**What the task asks:** Which lines contain the word "from"? Return each of them as written.

**Dataset section:**
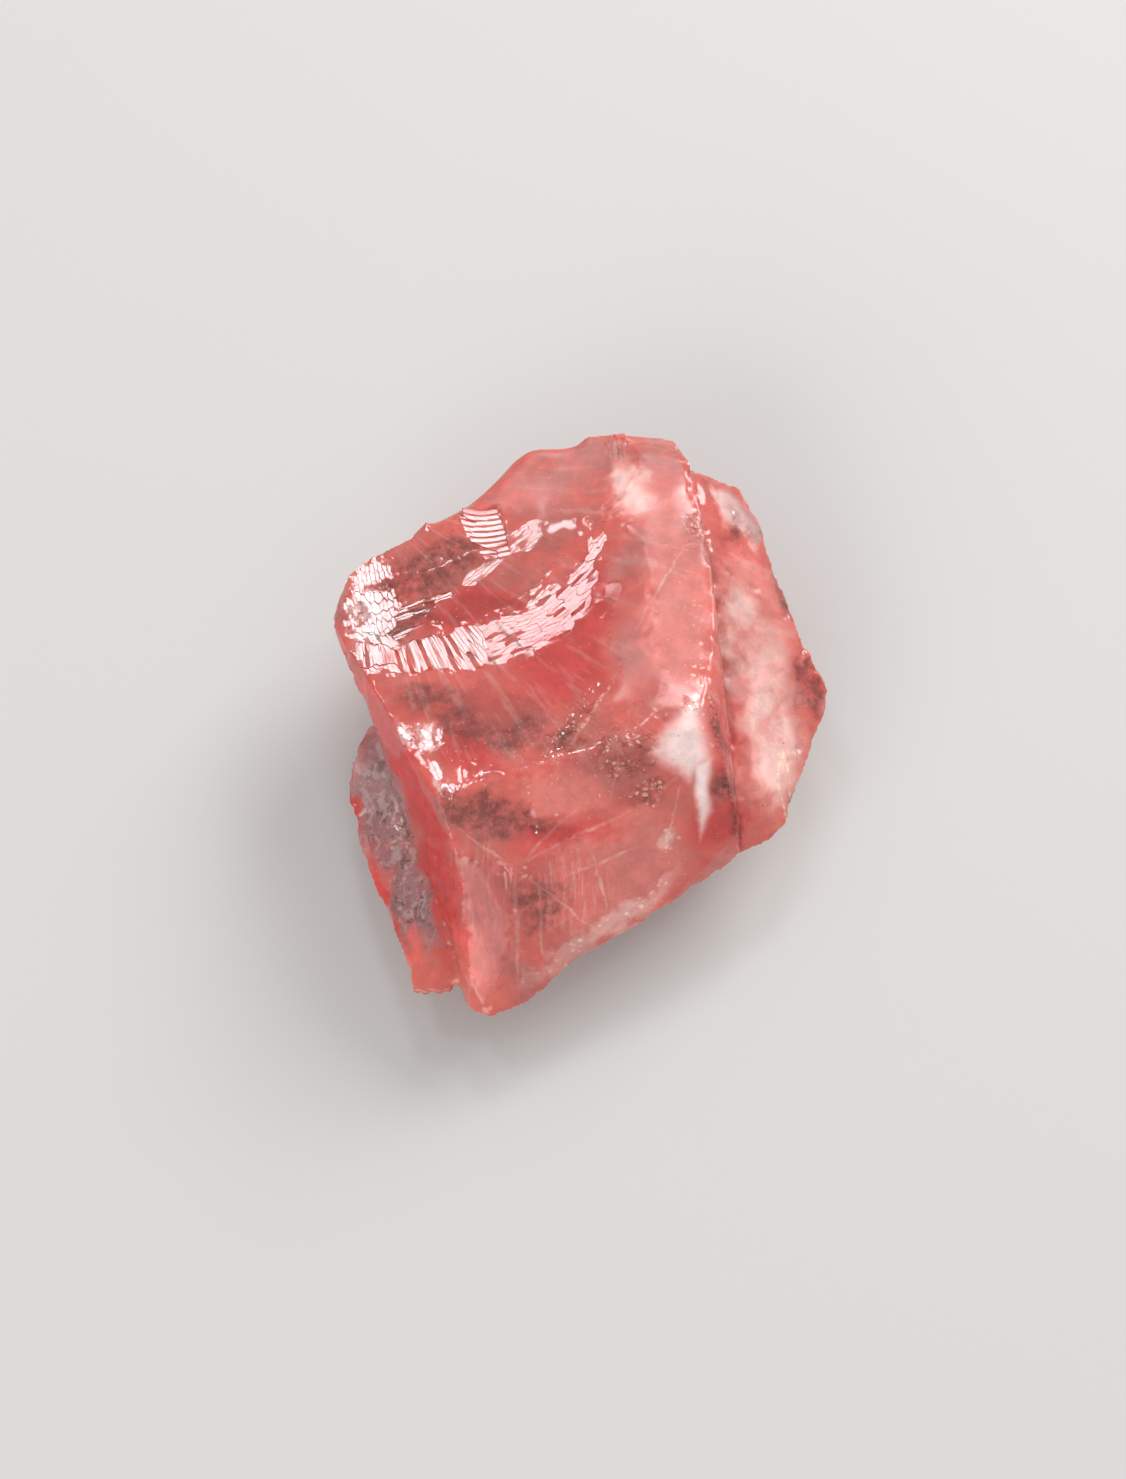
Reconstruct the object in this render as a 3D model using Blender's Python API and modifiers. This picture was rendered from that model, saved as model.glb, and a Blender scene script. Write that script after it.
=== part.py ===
"""A broken lump of translucent pink-red rhodochrosite, lying on its flattest fracture face.

The lump is one stone, so it is one object. It is made the way the stone broke. Three blunt
blocks grew as one: the main mass, the terrace on its right and the thin shelf at its lower
left. Every fracture takes a shell-shaped bite out of its block. Each bite is a turned cutter
whose rings centre on the point where the blow fell.

Metres, +Z up. The origin is on the ground under the middle of the lump. +X is its right and
+Y its far side.
"""

import math

import bmesh
import bpy
from mathutils import Matrix, Vector

MM = 0.001
MIDDLE = Vector((0.35, 0.40, 0.0))  # mm, the middle of the lump, which becomes the origin

# The corners of the three blocks, in millimetres.
# Main mass: the crest along its left edge and the ridge along its right edge.
MAIN_CREST = [
    (-19.2, 10.0, 17.0),
    (-18.7, 3.0, 18.0),
    (-16.6, -0.7, 18.6),
    (-13.6, -5.3, 19.2),
    (-11.2, -10.2, 18.9),
]
MAIN_RIDGE = [
    (14.2, -9.6, 13.4),
    (12.9, -6.4, 16.8),
    (11.4, -3.2, 18.6),
    (10.5, 0.3, 19.4),
    (10.6, 6.0, 19.5),
    (11.7, 14.3, 18.6),
]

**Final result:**
Reconstruct the object in this render as a 3D model using Blender's Python API and modifiers. This picture was rendered from that model, saved as model.glb, and a Blender scene script. Write that script after it.
from mathutils import Matrix, Vector